Considering the position of the placing broker, the court held that he did not owe any duty of care directly to the insured and did not commit any breach of the duty of care which he owed to the producing broker. With regard to the former, it is necessary to establish that there has been an assumption of responsibility so as to short circuit a contractual chain. In BP v Aon, Mr Justice Colman identified the essential question as being whether in all the circumstances, judged objectively, the placing broker’s conduct amounts to a representation to the insured that the placing broker assumes responsibility for the services provided “as explicitly as if he were personally contractually binding himself to provide ...the services”. In that case, such a duty was held to exist in view of the close relationship between Aon and BP involving repeated direct contact.

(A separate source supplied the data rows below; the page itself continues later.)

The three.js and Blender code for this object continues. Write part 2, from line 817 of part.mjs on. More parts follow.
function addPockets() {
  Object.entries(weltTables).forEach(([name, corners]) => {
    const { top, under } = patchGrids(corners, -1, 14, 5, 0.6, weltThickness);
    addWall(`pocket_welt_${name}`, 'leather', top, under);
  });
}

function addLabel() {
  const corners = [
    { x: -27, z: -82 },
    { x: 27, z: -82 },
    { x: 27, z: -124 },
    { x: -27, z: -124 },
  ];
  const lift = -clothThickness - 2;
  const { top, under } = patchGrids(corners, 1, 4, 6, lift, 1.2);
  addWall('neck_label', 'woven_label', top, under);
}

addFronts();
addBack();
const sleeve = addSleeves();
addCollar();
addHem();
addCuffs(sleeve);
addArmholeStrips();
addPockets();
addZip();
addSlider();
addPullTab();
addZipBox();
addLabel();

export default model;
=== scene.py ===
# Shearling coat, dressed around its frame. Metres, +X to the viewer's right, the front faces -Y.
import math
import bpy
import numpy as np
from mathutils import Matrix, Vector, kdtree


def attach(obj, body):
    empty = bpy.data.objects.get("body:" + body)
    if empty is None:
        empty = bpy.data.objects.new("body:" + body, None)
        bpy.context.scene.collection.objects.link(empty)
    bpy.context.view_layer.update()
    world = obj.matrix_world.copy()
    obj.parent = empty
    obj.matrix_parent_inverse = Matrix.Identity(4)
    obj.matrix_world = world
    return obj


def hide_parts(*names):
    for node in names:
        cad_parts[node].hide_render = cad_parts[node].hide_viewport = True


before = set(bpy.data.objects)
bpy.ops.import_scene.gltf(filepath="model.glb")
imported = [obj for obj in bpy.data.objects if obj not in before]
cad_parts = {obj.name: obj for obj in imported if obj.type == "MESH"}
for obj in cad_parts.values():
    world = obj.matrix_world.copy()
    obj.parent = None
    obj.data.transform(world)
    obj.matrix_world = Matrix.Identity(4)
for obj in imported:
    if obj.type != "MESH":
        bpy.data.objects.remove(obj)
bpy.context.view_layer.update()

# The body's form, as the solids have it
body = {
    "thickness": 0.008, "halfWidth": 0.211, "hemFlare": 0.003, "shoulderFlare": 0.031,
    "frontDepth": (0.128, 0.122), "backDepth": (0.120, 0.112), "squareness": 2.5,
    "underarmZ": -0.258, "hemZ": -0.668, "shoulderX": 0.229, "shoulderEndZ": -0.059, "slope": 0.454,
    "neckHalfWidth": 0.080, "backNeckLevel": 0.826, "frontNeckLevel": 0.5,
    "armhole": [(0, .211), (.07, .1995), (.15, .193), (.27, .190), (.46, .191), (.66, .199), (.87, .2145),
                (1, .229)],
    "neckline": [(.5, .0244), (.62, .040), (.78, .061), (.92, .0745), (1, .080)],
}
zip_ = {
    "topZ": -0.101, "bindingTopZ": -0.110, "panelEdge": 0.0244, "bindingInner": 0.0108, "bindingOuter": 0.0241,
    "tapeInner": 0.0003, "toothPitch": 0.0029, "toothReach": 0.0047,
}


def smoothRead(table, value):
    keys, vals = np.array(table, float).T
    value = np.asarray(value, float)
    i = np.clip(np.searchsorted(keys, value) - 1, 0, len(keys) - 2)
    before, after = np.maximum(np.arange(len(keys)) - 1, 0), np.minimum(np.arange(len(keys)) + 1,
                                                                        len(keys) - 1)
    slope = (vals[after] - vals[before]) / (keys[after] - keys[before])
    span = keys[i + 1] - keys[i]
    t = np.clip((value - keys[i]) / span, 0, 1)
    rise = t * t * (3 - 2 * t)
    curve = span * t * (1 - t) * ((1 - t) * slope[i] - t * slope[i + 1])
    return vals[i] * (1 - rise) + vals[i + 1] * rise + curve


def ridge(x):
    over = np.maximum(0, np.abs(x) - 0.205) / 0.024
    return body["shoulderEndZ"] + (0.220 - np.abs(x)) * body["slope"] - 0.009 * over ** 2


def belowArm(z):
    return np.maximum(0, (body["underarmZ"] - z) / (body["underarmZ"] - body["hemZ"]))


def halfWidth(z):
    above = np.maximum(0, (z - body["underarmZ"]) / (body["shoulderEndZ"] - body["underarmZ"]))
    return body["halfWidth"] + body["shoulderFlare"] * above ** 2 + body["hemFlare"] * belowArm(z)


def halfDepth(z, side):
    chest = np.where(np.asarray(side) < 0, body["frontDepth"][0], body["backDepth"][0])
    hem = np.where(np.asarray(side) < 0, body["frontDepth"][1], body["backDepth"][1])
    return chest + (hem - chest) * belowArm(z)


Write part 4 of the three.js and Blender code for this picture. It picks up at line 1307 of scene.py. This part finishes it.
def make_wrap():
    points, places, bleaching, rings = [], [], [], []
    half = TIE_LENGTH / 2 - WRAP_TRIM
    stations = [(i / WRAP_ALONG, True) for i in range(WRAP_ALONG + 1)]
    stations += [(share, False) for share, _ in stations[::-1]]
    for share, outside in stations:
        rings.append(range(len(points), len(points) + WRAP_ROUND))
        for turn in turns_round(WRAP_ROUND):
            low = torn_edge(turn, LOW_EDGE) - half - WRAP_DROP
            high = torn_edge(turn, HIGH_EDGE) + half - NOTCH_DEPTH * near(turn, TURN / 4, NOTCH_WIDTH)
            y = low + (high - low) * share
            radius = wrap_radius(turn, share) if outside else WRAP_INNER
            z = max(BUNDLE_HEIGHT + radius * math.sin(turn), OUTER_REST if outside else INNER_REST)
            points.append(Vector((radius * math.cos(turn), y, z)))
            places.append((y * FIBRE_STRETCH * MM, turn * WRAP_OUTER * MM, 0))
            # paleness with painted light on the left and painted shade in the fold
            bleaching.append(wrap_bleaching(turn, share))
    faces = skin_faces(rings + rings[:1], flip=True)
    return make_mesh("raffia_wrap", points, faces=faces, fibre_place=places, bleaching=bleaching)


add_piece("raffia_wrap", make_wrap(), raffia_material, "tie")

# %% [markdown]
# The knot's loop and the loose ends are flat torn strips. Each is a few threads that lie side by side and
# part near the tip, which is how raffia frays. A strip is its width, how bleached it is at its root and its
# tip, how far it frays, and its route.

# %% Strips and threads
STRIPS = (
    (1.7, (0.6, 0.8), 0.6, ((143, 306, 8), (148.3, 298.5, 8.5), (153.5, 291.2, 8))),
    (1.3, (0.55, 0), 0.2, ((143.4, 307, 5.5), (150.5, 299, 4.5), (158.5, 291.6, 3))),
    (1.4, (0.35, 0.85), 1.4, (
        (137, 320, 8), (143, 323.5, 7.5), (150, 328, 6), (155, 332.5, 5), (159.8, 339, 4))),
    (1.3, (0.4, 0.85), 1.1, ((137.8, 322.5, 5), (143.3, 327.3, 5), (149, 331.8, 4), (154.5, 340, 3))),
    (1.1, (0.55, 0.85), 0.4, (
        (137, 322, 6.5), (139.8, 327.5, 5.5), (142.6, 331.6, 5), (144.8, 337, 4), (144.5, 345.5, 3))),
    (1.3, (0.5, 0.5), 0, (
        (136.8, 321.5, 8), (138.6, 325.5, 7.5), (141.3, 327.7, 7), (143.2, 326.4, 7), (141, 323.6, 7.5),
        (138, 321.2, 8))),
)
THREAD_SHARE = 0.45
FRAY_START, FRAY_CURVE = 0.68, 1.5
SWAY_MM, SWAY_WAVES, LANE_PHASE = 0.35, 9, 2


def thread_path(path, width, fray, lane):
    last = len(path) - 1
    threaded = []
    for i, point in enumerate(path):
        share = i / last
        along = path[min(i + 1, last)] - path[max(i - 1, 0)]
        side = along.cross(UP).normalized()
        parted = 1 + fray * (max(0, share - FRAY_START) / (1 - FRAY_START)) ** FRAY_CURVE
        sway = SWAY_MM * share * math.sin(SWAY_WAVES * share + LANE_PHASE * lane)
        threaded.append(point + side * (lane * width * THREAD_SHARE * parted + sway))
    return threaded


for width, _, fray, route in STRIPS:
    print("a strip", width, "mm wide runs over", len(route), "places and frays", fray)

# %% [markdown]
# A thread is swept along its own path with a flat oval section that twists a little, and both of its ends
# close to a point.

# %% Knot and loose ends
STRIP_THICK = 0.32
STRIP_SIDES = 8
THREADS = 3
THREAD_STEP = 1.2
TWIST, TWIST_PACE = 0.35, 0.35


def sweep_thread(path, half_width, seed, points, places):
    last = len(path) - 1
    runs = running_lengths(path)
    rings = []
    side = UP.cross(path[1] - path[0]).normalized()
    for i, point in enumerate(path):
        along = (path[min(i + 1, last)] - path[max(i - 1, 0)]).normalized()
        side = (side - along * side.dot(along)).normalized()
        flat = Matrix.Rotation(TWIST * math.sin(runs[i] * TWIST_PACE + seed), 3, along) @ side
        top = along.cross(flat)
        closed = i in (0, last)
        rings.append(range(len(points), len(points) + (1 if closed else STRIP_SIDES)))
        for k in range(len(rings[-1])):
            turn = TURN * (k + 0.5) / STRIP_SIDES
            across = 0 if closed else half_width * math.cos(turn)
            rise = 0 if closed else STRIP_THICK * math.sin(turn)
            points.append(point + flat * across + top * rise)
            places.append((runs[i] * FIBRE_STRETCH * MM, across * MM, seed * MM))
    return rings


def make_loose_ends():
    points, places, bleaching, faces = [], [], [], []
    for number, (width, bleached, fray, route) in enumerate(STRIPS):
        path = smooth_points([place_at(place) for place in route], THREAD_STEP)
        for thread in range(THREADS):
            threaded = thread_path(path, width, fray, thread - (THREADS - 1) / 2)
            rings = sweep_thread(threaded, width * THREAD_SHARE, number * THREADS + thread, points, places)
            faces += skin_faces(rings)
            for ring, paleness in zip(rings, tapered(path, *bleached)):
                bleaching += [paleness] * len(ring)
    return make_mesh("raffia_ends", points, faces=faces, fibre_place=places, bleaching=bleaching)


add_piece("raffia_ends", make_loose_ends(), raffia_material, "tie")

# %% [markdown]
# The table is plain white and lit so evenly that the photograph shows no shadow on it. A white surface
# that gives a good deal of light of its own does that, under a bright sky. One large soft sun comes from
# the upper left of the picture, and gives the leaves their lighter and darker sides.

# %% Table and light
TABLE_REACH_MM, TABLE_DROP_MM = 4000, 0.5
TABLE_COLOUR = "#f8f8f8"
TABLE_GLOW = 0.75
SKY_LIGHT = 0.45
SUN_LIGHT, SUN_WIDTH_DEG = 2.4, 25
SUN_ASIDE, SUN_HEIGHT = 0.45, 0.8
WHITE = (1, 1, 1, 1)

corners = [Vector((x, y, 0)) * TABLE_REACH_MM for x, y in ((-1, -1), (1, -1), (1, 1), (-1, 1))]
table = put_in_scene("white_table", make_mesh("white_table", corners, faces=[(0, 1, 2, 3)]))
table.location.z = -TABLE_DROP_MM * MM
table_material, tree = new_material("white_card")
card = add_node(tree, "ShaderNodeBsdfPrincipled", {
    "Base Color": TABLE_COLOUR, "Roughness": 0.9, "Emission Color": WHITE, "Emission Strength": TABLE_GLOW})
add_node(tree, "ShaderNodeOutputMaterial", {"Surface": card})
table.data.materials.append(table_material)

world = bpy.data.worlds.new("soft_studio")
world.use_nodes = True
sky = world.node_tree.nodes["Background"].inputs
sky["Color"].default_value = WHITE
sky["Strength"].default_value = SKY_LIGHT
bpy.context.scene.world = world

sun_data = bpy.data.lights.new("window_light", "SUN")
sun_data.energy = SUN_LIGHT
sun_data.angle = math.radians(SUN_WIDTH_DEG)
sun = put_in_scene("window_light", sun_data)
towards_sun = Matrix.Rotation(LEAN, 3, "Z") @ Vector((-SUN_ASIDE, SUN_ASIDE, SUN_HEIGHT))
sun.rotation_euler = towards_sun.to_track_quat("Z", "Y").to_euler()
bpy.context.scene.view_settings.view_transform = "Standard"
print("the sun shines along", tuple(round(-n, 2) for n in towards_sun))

On the facts of this case, as there had been no contact at all between insured and placing broker, or even knowledge of the placing broker’s existence, it was held that there was no evidence of reliance by the insured upon the placing broker’s expertise. The insured was entirely indifferent as to whether the producing broker undertook the tasks himself or sub-contracted them, and if the latter, to whom. It could not reasonably be inferred that the insured was looking to the placing broker to obtain the quotation or place the insurance; the insured was relying solely upon the producing broker for that purpose.
This is the latest case to address the difficult question of when a sub broker owes a duty of care in tort to avoid economic loss to the broker’s principal. On the facts of the case, this question was relatively easy to resolve. However, this will always depend upon the nature of the instructions given to the placing broker and the nature of the responsibility taken on.